All I think i can say is something along the lines of-
- Because fast memory used to be so expensive, early computer displays were based on colour "lookup tables". Each dot on the screen stored a number, say 0-15 or 0-255, and then that number was "looked up" to see what colour to display for that pixel. With this type of display you have a lot fewer possible colours (say 255) than dots on the screen (maybe a million+) so it is possible to design compression schemes that take advantage of this fact. "Runlength encoding" is one that only really works for images with blocks of constant colour (e.g. a graph from a spreadsheet, or a cartoon). The GIF compression scheme is more general, but only work on images of up to 256 colours (i.e. a lookup table type image) and still works best on images predominantly made up of a small number of colours.
- Modern computer displays, camera sensors, and image file formats typically use an 8 bit number (0-255) for the red, green and blue (RGB) component of every dot on the screen, that's 16 million possible colours for ANY dot. That means, in theory, every dot (pixel) in an image could be a differnt colour. On that basis compression schemes that look for similar colours and sort them into groups aren't going to work.
- Instead, schemes like JPEG look at the frequency components of an image. Think about it- describing an image that was just a big block of one colour (say blue) would be very simple, no matter how big (in pixels) the image was, a single colour block image compresses very easily, the more the colours vary, the more information you need to describe the image. Real world images tend to be made up of smoothly varying colours and shapes rather than sharp edges. For one dimensional signals (something like a radio wave) the Fourier transform describes the wave by breaking it down into it's sine wave frequency components.

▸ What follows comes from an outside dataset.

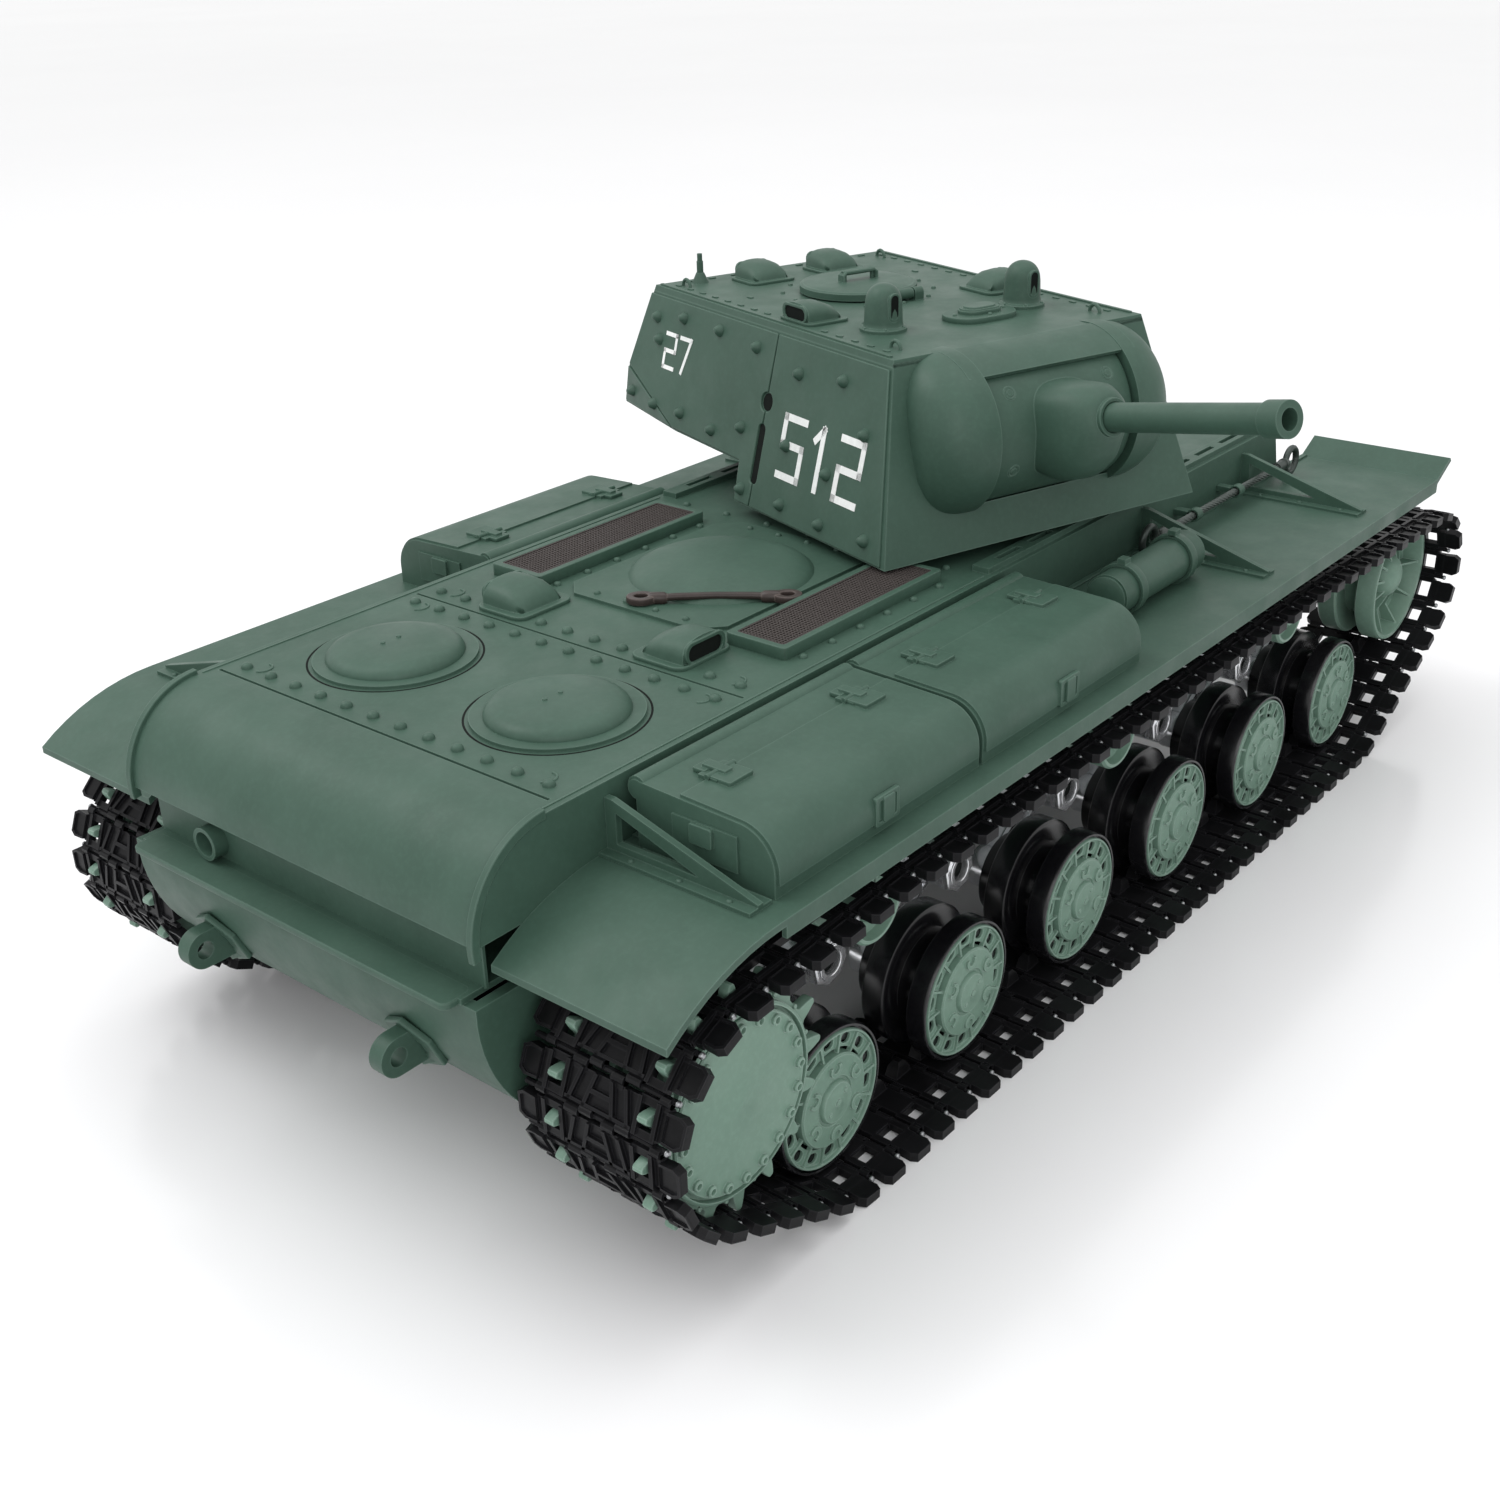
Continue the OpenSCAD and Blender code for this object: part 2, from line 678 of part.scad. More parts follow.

In the process the Fourier transform is a greatly compressed description of the original signal. JPEG is based on a Discrete Cosine Transform (DCT) that does something similar, but in two dimensions, and using the cosine function rather than the sine. It analyses the colour of areas of the image, and then the frequency distrbution of how the colours vary in the X and Y directions. Hence JPEG does a great job on images with smoothly varying colours, like photos of people, animals etc. It's not so great on "un-natural" blocks of sharp colour changes because these have lots of high frequency non-repeating colour change components so they don't compress well. JPEG is "lossy", it actually throws away some high frequency data, more as you reduce the quality setting, so you'll find JPEG a poor solution for compressing images containing things like Excel graphs or text because after compression the resulting image will ofthen have changes (compression artifacts) that are noticeable.
Sorry that doesn't actually explain how it works, but to be honest that's well beyond my level of knowledge and mathematical ability. As very few of us can really grasp the maths, we are best to stick to a simple set of guidelines-
- Non-photographic images up to 256 colours- Use GIF or 4 or 8 bit PNG (GIF is actually a proprietary format, although most of uis ignore that).
- Photographic "real world" images with any number of colours- Use JPEG (maybe JPEG2000 in future).
- Computer-generated images with blocks of flat colour and/or text that you don't want corrupted by the compression process- Use PNG, TIFF, or the many non-compressed formats like BMP.
I hope that helps a bit. If you want to know more there are a million papers describing compression schemes on the web, but most are heavy on the maths, it's the nature of the subject i'm afraid.